The commission, established in August last year by Indonesia and Timor-Leste, met with Ruak as part of its investigation into alleged human rights abuses involving Indonesian troops at the time of the former province's 1999 UN-sanctioned ballot for independence.

Commission members have begun a week-long preliminary investigation into the actions of several former and serving top-ranking Indonesian military officers, including former Armed Forces chief Gen. Wiranto and former Armed Force's intelligence chief Maj. Gen. Zaki Anwar Makarim.

"Yes, members of parliament have asked me if a relationship with the Indonesian military was necessary in view of the past bitterness (between the two countries). But no one is as sure as I am that Indonesia and Timor-Leste can support joint military cooperation," Ruak said.

The commission was established by Indonesia and East Timor after the Indonesian Human Rights Tribunal acquitted all military and police officers of any wrongdoing in the violence that followed the 1999 referendum. United Nation's investigators had criticized the trials and had threatened to take the case to the International Court on Human Rights.

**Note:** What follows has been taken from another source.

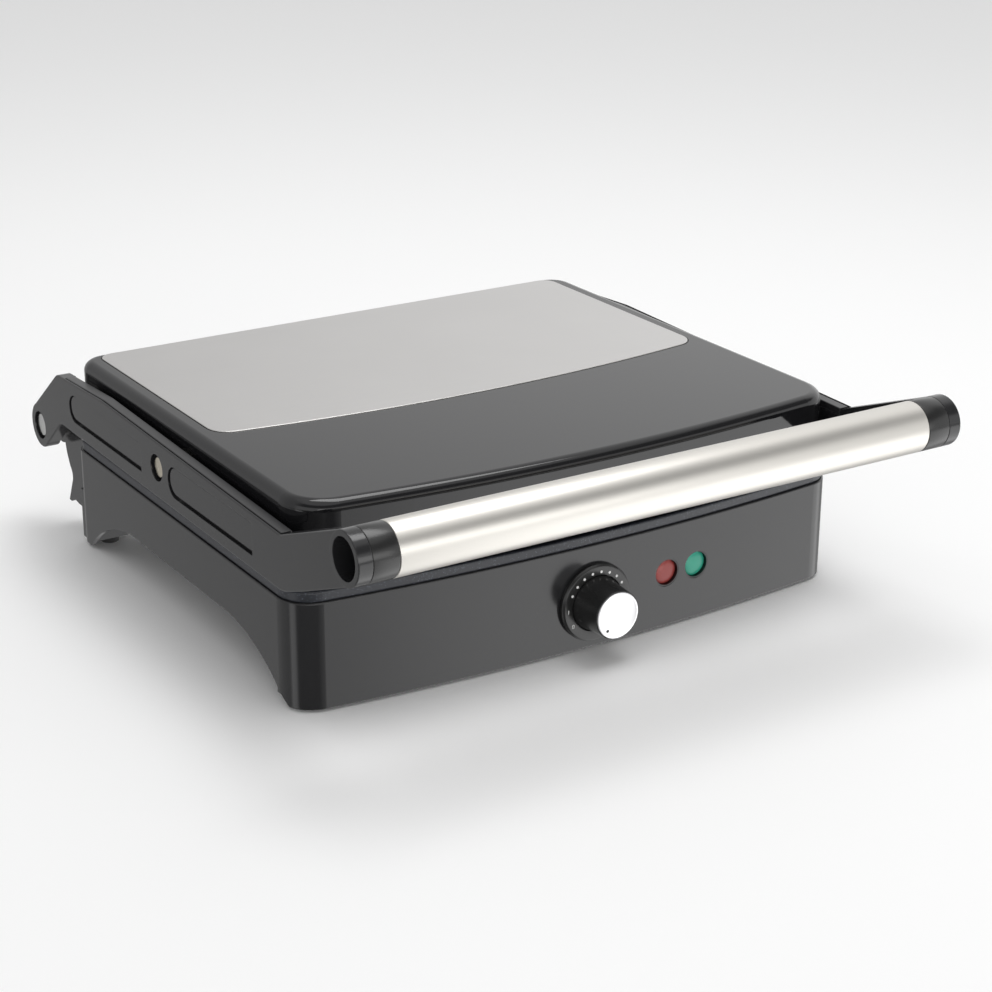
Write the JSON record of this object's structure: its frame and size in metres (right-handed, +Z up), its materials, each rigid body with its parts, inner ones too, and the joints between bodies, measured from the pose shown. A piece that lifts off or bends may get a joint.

The new commission has no authority to retry the generals. suspects, but it can propose amnesties for them.

During Tuesday's meeting, Timor Leste Defense Minister Roque Rodriguez also voiced support for bilateral military ties.

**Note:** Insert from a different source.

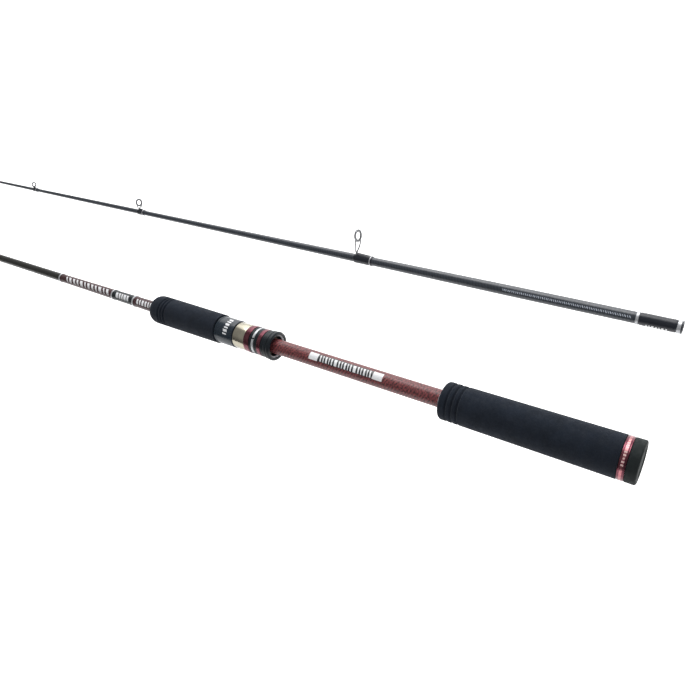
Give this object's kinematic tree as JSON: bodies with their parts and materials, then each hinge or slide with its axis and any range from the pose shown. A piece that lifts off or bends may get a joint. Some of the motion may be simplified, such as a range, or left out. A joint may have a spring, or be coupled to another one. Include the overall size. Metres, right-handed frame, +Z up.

He also asked the commission "to disclose the truth behind the 1999 rights abuses in Timor Leste."

Earlier on Tuesday, commission members also visited Liquica, about 30-kilometers south of the capital Dili to collect information from witnesses of an April 1999 massacre inside a church, which was allegedly perpetrated by Indonesian soldiers and members of a feared pro-Jakarta militia, Besi Merah Putih.

Several witnesses told commission members that Indonesian security officers came in trucks and ordered the militia to attack the church, where dozens of refugees, mostly women and children, were sheltering.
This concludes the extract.